Sorry to take so long to reply to this.  It's a bit of a subtle one, I wanted to check the figures first, and I'm afraid it took a little while to get around to that.

This behaviour is essentially a bug in the result printing part of the simple host in the Vamp SDK, although there is also a shortage of documentation for the (legitimate) behaviour of the SDK code that leads to this bug.  Sonic Visualiser appears to have the correct output here.  I will aim to get the bug fixed and the behaviour properly documented in the 1.4 SDK release.

The cause is to do with the handling of frame timestamps when using plugins that have frequency-domain input.  Sonic Visualiser feeds these plugins frames starting from the frame that is centred on the first input audio sample, which is timestamped at time zero.
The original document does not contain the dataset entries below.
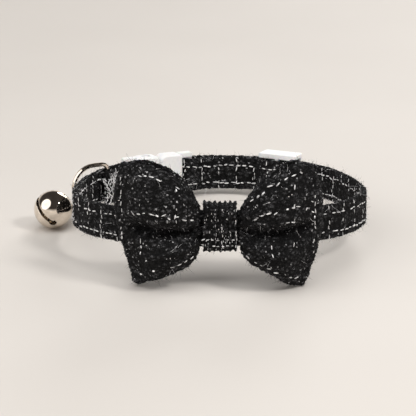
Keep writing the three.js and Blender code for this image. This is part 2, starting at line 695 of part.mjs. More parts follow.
// The bell's shell: a ball cut by a slot that ends in two round holes, with a wire loop on its other pole.
// It is drawn with the slot along X and facing up Z. loopAlong is the way that the loop's top wire runs.
function bell(shankAt, loopAlong) {
  const shell = solid(new THREE.SphereGeometry(bellRadius, 24, 16))
    .subtract(solid(new THREE.SphereGeometry(bellRadius - BELL_WALL, 20, 12)));
  const slotEnd = THREE.MathUtils.degToRad(BELL_SLOT_END);
  const slotSpan = 2 * bellRadius * Math.sin(slotEnd);
  const slot = box(slotSpan, BELL_SLOT, bellRadius, [0, 0, bellRadius * (0.5 + Math.cos(slotEnd))]);
  const holes = [-1, 1].map((side) => solid(
    new THREE.CylinderGeometry(BELL_HOLE / 2, BELL_HOLE / 2, bellRadius, 12)
      .rotateX(Math.PI / 2)
      .translate(0, 0, bellRadius)
      .rotateY(side * slotEnd),
  ));
  const radius = SHANK_LOOP / 2;
  const foot = bellRadius - BELL_WALL / 2;
  const arch = steps(0, 180, 22.5).map((degrees) => {
    const angle = THREE.MathUtils.degToRad(degrees);
    return [radius * Math.cos(angle), shankAt - radius + radius * Math.sin(angle)];
  });
  const track = [[radius, foot], ...arch, [-radius, foot]].map(([aside, out]) => (
    loopAlong.clone().multiplyScalar(aside).addScaledVector(UP, -out)
  ));
  const loop = sweep(track, roundSection(SHANK_WIRE, 6), UP.clone().cross(loopAlong), false);
  return [slot, ...holes].reduce((all, piece) => all.subtract(piece), shell).add(solid(loop));
}

// The line that the bell's slot follows, at right angles to the pole that it crosses.
function slotDirection() {
  const ahead = turned(BELL_TURN, BELL_LIFT - 90);
  const level = turned(BELL_TURN + 90, 0);
  const roll = THREE.MathUtils.degToRad(BELL_ROLL);
  return ahead.multiplyScalar(Math.cos(roll)).addScaledVector(level, Math.sin(roll));
}

function piece(name, geometry, colour, roughness, metalness) {
  const shaped = geometry.index ? geometry : mergeVertices(geometry);
  shaped.computeVertexNormals();
  const material = new THREE.MeshStandardMaterial({ color: colour, roughness, metalness });
  const mesh = new THREE.Mesh(shaped, material);
  mesh.name = name;
  return mesh;
}

const tweed = (name, geometry) => piece(name, geometry, '#1c1d1f', 0.95, 0);
const plastic = (name, geometry) => piece(name, geometry, '#f2f3f4', 0.35, 0);
const metal = (name, geometry) => piece(name, geometry, '#c9c5bf', 0.18, 1);

const plug = setBuckle(bucklePlug());
const socket = setBuckle(buckleSocket());
const slide = slider();
const bowCloth = bow();
const stand = standing([plug, socket, slide], [bowCloth]);

const collar = new THREE.Group();
collar.applyMatrix4(stand);
collar.add(
  tweed('strap', strap()),
  tweed('bow', pressFlat(bowCloth, stand)),
  tweed('bow_knot', knot()),
  piece('bow_keeper', keeper(), '#18191a', 0.9, 0),
  plastic('buckle_plug', plug),
  plastic('buckle_socket', socket),
  plastic('slider', slide),
  metal('d_ring', dRing()),
);

const places = bellPlaces(stand);
const linkMesh = metal('link_ring', link());
linkMesh.position.copy(places.linkMiddle);
linkMesh.quaternion.setFromUnitVectors(UP, places.linkNormal);
const slotAlong = slotDirection();
const slotAside = turned(BELL_TURN, BELL_LIFT).cross(slotAlong);
const loopAlong = new THREE.Vector3(
  places.shankAlong.dot(slotAlong), places.shankAlong.dot(slotAside), 0,
).normalize();
const bellMesh = metal('bell', toGeometry(bell(places.shankAt, loopAlong)));
const bellTurn = new THREE.Matrix4().makeBasis(slotAlong, slotAside, turned(BELL_TURN, BELL_LIFT));
bellMesh.applyMatrix4(bellTurn.setPosition(places.middle));
const ballMesh = metal('bell_ball', new THREE.SphereGeometry(BELL_BALL / 2, 12, 8));
ballMesh.position.copy(places.middle);
ballMesh.position.z -= bellRadius - BELL_WALL - CLEARANCE - BELL_BALL / 2;

const group = new THREE.Group();
group.add(collar, linkMesh, bellMesh, ballMesh);
group.updateMatrixWorld(true);
const middle = new THREE.Box3().setFromObject(group, true).getCenter(new THREE.Vector3());
group.position.set(-middle.x, -middle.y, 0);

export default group;
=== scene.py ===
"""A tweed pet bow tie collar with a white buckle and a nickel bell, on a pale floor. Lengths in metres."""

import math
import random

import bmesh
import bpy
from mathutils import Matrix, Vector, noise
from mathutils.bvhtree import BVHTree


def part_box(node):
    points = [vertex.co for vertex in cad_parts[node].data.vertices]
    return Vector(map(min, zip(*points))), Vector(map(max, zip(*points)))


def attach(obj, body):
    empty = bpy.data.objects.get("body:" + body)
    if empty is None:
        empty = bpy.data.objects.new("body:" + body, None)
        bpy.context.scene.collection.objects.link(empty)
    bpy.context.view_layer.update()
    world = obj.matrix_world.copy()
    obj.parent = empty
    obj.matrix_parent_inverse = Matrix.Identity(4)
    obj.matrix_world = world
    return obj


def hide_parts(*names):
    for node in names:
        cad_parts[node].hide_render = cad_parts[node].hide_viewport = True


MM = 0.001

# The camera: the photograph looks down on the collar's plane by VIEW_RISE, and the plane itself is tipped.
VIEW_RISE = math.radians(14)
VIEW_DISTANCE = 600 * MM
FRAME_PIXELS = 416
PIXELS_PER_MM = 3.25
LOOP_PIXEL = (219.5, 198.0)  # where the middle of the loop lies in the photograph's frame
SENSOR = 36  # mm
CLIP_START = 10 * MM

# The tweed: its yarns, its check and its loose fibres
YARN = 1.15 * MM
YARN_RELIEF = 0.62 * MM
YARN_SUNK = 0.4 * MM  # how far the gaps between yarns lie below the cloth's own face
CHECK_PITCH = 5.8 * MM
THREAD_OUT = 0.12 * MM  # how far the silver thread lies outside the cloth's own face
CHECK_ROWS = (2.6 * MM, -3.1 * MM)  # above and below the strap's middle
LOOP_SQUASH = 0.42  # the share taken off distances across the collar: loops are 1.7 times as long that way
CROWN_REACH = 0.75  # how far from its middle a loop falls to nothing, in yarns
CROWN_STEEP = 2.6  # how sharply the gaps between loops are cut
CURL_STEEP = 2.2
DRIFT_SIZE = 5 * YARN  # the loops wander over this length
DRIFT_SHARE = 0.5  # by this share of a yarn
CURL_SIZE = 0.48 * YARN
HAIR_SIZE = 0.25 * YARN
PATCH_SIZE = 1.9 * YARN
LOOP_SHARE = 0.6  # what each size of curl adds to the height of the yarn
CURL_SHARE = 0.28
HAIR_SHARE = 0.16
PATCH_SHARE = 0.3
CLOTH_STEP = 0.32 * MM
BOW_STEP = 0.33 * MM
KNOT_STEP = 0.25 * MM
NEAR_LEVEL = 0.97  # faces that point up by this much lie along the strap's upper edge

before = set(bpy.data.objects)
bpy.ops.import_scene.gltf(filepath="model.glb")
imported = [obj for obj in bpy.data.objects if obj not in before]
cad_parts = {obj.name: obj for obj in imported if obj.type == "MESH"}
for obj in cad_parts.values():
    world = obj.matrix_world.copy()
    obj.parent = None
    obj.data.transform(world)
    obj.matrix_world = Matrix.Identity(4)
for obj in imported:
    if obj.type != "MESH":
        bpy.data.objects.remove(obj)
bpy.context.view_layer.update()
random.seed(41)


def select_only(*objects):
    """Selects these pieces alone. The last is the active one."""
    bpy.ops.object.select_all(action="DESELECT")
    for o in objects:
        o.select_set(True)
    bpy.context.view_layer.objects.active = objects[-1]


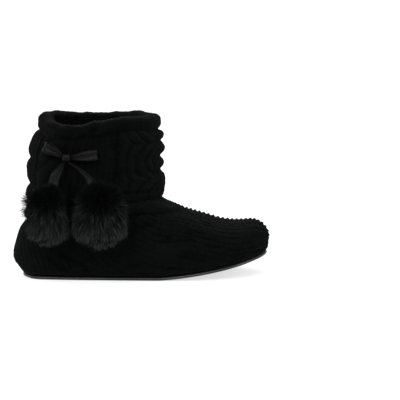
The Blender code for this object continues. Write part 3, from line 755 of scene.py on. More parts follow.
def fold_depth(points, table):
    """How deep the folds of a table cut at points, from their place in the side view."""
    scale = np.array([SOLE_LENGTH, RIM_HEIGHT])
    seen = np.stack([points[..., 0] - X_HEEL, points[..., 2]], -1)
    total = np.zeros(points.shape[:-1])
    for x0, z0, x1, z1, width, depth, side in table:
        start, end = np.array([x0, z0]) * scale, np.array([x1, z1]) * scale
        line = end - start
        t = np.clip((seen - start) @ line / (line @ line), 0, 1)
        far = np.linalg.norm(seen - start - t[..., None] * line, axis=-1)
        fade = 0.35 + 0.65 * np.sin(math.pi * np.clip(t, 0.02, 0.98))
        strength = np.exp(-(far / width) ** 2) * fade
        if side:
            strength = strength * step_up(points[..., 1] * side, 0.002, 0.012)
        total += strength * depth
    return total


def along_sole(points, start, end):
    """0 to 1 between two shares of the sole's length, from the heel."""
    return step_up(points[..., 0], X_HEEL + start * SOLE_LENGTH, X_HEEL + end * SOLE_LENGTH)


def foot_relief(points, across, along, to_edge, turn, sizes):
    """Height of the foot's knit over its base, from wale and row positions in metres."""
    drift = Noise(11)
    wander = (0.0019 * drift.at(along / 0.026 + 5, across / 0.030)
              + 0.0008 * drift.at(along / 0.011, across / 0.02))
    wales = (across + wander) / sizes.wale
    rows = along / sizes.course
    # The ribs fade down the foot's sides and over its toe, and the instep is knobby instead
    on_foot = step_up(FOOT_TOP - points[..., 2], -0.004, 0.012)
    smooth_top = (1 - step_up(np.abs(across), *INSTEP_FADE)) * on_foot
    smooth_side = np.maximum(step_up(np.abs(across), *SIDE_FADE) * on_foot,
                             0.75 * along_sole(points, 0.80, 0.92))
    broken = np.clip(0.50 + 1.00 * Noise(12).at(along / 0.014, np.floor(wales) * 1.7), 0.0, 1.20)
    valley = 1 - np.abs(np.sin(math.pi * wales)) ** 0.7
    twist = np.sin(2 * math.pi * (rows + 0.5 * np.sin(math.pi * np.round(wales) * 0.7)))
    knobs = np.cos(2 * math.pi * (rows + 0.25 * drift.at(across / 0.008, along / 0.02)))
    height = -sizes.rib_depth * valley * broken * (1 - 0.60 * smooth_side) * (1 - 0.55 * smooth_top)
    height += sizes.stitch_depth * (stitches(wales + 0.5, rows) - 0.5) * (1 - 0.35 * smooth_side)
    height += TWIST_HEIGHT * twist * (1 - valley) * (1 - smooth_side)
    height += KNOB_HEIGHT * smooth_top * knobs
    # The roll of slack knit under the hem, with the fold below it
    middle = ROLL_AT_HEEL + ROLL_RISE * along_sole(points, 0.02, 0.50)
    off = (points[..., 2] - middle) / sizes.roll_reach
    off_front = step_up(np.minimum(turn % 1.0, 1 - turn % 1.0), 0.02, 0.11)
    roll = np.sqrt(np.clip(1 - off ** 2, 0, 1)) * (0.25 + 0.75 * off_front)
    puff = 0.85 + 0.25 * Noise(15).at(across / 0.03, along / 0.05)
    height = height * (1 - 0.55 * roll) + sizes.roll_height * roll * puff
    height -= ROLL_FOLD * np.exp(-((off + 1.15) / 0.20) ** 2) * off_front
    # Gathers that run to the tip of the toe
    gathers = 0.5 + 0.5 * np.cos(2 * math.pi * across / GATHERS_APART)
    height -= GATHER_DEPTH * along_sole(points, 0.90, 1.0) * gathers
    # Puckers along the sole seam
    over_sole = above_sole(points)
    puckers = np.clip(Noise(13).at(points[..., 0] / 0.012, over_sole / 0.0028), 0, 1)
    height -= PUCKER_DEPTH * (1 - step_up(over_sole, 0.004, 0.018)) * puckers
    height += FOOT_LUMPS * Noise(14).at(along / 0.03, across / 0.03) - fold_depth(points, FOLDS)
    return height * step_up(to_edge, 0.0, 0.0045) - SEAM_SINK * (1 - step_up(to_edge, 0.0, 0.0030))


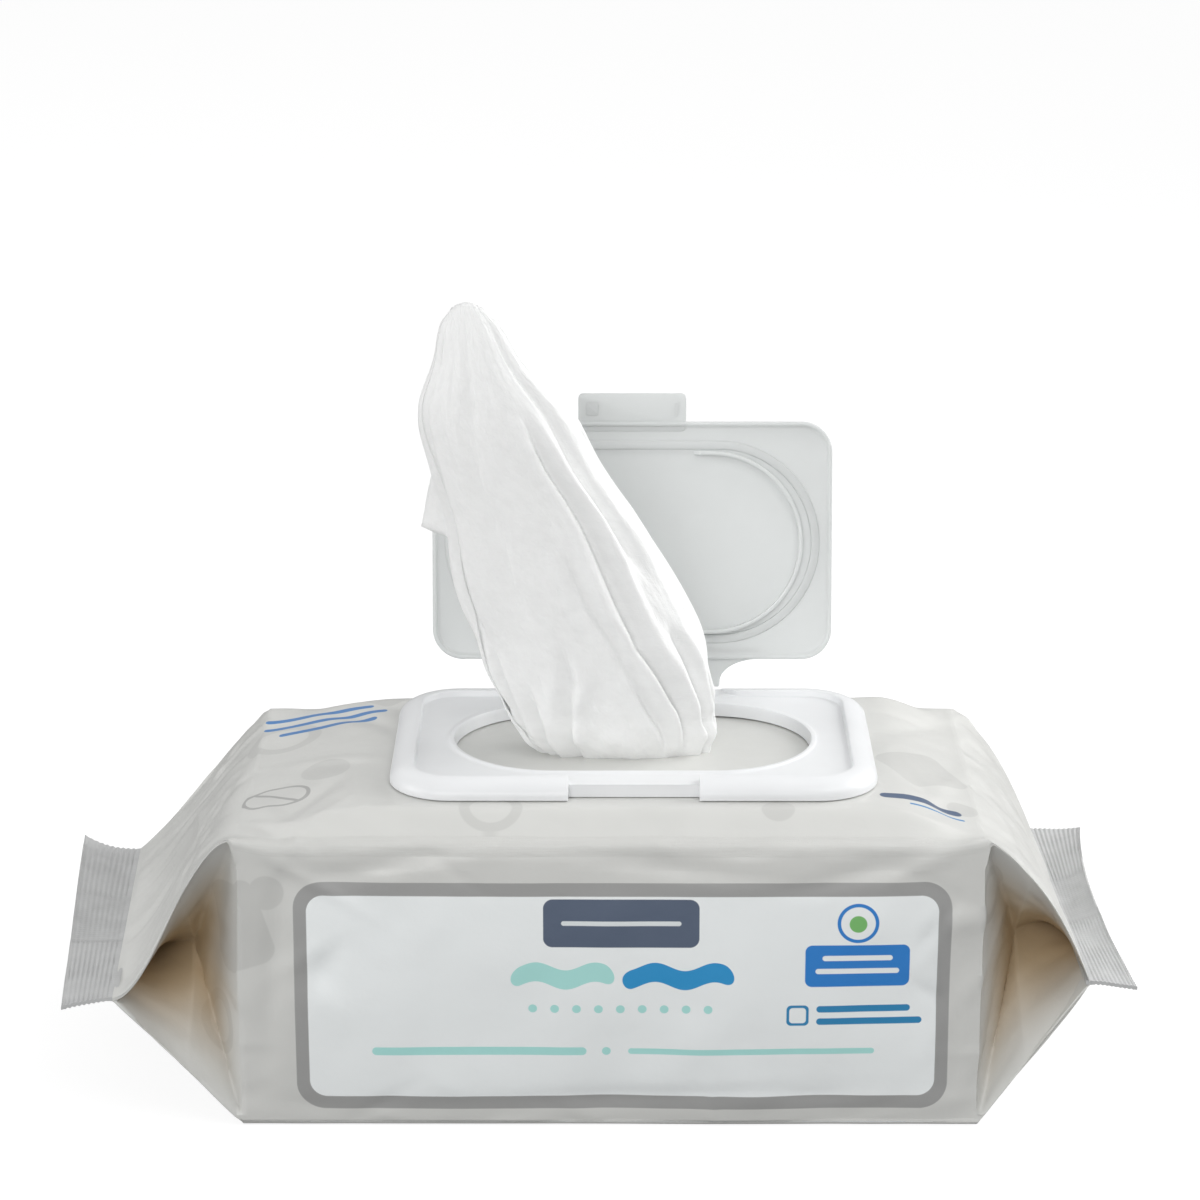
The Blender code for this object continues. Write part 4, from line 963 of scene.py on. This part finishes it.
class Wiring:
    """Short ways to lay shader nodes in one tree. A value may be a number or another node's output."""

    def __init__(self, tree):
        self.tree = tree

    def put(self, kind, **settings):
        node = self.tree.nodes.new(kind)
        for key, value in settings.items():
            setattr(node, key, value)
        return node

    def feed(self, socket, value):
        if isinstance(value, bpy.types.NodeSocket):
            self.tree.links.new(value, socket)
        elif value is not None:
            socket.default_value = value

    def math(self, operation, *values, clamp=False):
        node = self.put("ShaderNodeMath", operation=operation, use_clamp=clamp)
        for socket, value in zip(node.inputs, values):
            self.feed(socket, value)
        return node.outputs[0]

    def blend(self, share, one, two):
        node = self.put("ShaderNodeMix", data_type="RGBA")
        self.feed(node.inputs["Factor"], share)
        for name, value in (("A", one), ("B", two)):
            socket = [s for s in node.inputs if s.name == name and s.type == "RGBA"][0]
            self.feed(socket, (*value, 1.0) if isinstance(value, (tuple, list)) else value)
        return [s for s in node.outputs if s.type == "RGBA"][0]

    def ramp(self, value, low, high, to_low=0.0, to_high=1.0):
        node = self.put("ShaderNodeMapRange", interpolation_type="SMOOTHSTEP")
        names = ("Value", "From Min", "From Max", "To Min", "To Max")
        for name, v in zip(names, (value, low, high, to_low, to_high)):
            self.feed(node.inputs[name], v)
        return node.outputs["Result"]

    def noise(self, place, scale, detail=3.0, rough=0.55):
        node = self.put("ShaderNodeTexNoise")
        self.feed(node.inputs["Vector"], place)
        for name, v in (("Scale", scale), ("Detail", detail), ("Roughness", rough)):
            self.feed(node.inputs[name], v)
        return node.outputs[0]

    def split(self, place):
        node = self.put("ShaderNodeSeparateXYZ")
        self.feed(node.inputs[0], place)
        return node.outputs

    def stretch(self, place, scale, turn=0.0):
        node = self.put("ShaderNodeMapping")
        self.feed(node.inputs["Vector"], place)
        node.inputs["Rotation"].default_value = (0.0, 0.0, turn)
        node.inputs["Scale"].default_value = scale
        return node.outputs[0]

    def group(self, tree, **values):
        node = self.put("ShaderNodeGroup", node_tree=tree)
        for key, value in values.items():
            self.feed(node.inputs[key.replace("_", " ").title()], value)
        return node.outputs


def shader_group(name, values, results):
    """Makes a function that wires a group into one that returns the group, which its first call makes.

    The group takes a place and the named numbers, with their defaults, and gives the named results.
    """

    def wrap(wire):
        def get():
            tree = bpy.data.node_groups.get(name)
            if tree:
                return tree
            tree = bpy.data.node_groups.new(name, "ShaderNodeTree")
            tree.interface.new_socket(name="Place", in_out="INPUT", socket_type="NodeSocketVector")
            for label, value in values.items():
                socket = tree.interface.new_socket(name=label, in_out="INPUT", socket_type="NodeSocketFloat")
                socket.default_value = value
            for label in results:
                tree.interface.new_socket(name=label, in_out="OUTPUT", socket_type="NodeSocketFloat")
            wires = Wiring(tree)
            wire(wires, wires.put("NodeGroupInput").outputs, wires.put("NodeGroupOutput").inputs)
            return tree

        return get

    return wrap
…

The simple host, in contrast, begins with a frame that starts at the first input audio sample (not such a good thing to do, because it means that samples earlier in the file than half the frame size are not properly represented, but technically legitimate).  This host uses a PluginInputDomainAdapter to handle the conversion to frequency domain if the plugin requested it; for the first frame, it feeds to the adapter these time-domain samples starting at the first input audio sample, with a timestamp of zero.  The adapter recognises that the frequency domain input timestamp should be adjusted to the centre of the frame, and makes that adjustment.  However, the host is not aware that that adjustment has happened, and so prints out the results with the un-adjusted timestamps.  That's the bug.

The results shown in SV and those returned by the simple host will match for plugins that use time-domain input, and should also match for plugins with frequency-domain input where their outputs are timestamped explicitly by the plugin using "adjusted" timestamps, for example the Onsets output of the Simple Percussion Onset Detector example plugin.  Where they differ (with SV being correct and the simple host wrong) is for plugins with frequency-domain input whose outputs are timestamped implicitly by the host, for example the chromagram -- the discrepancy is particularly marked for the chromagram because of its long frame size; the difference of 0.74 seconds you mention is half of that frame size.


Chris
« Last Edit: September 17, 2008, 11:05:36 by cannam »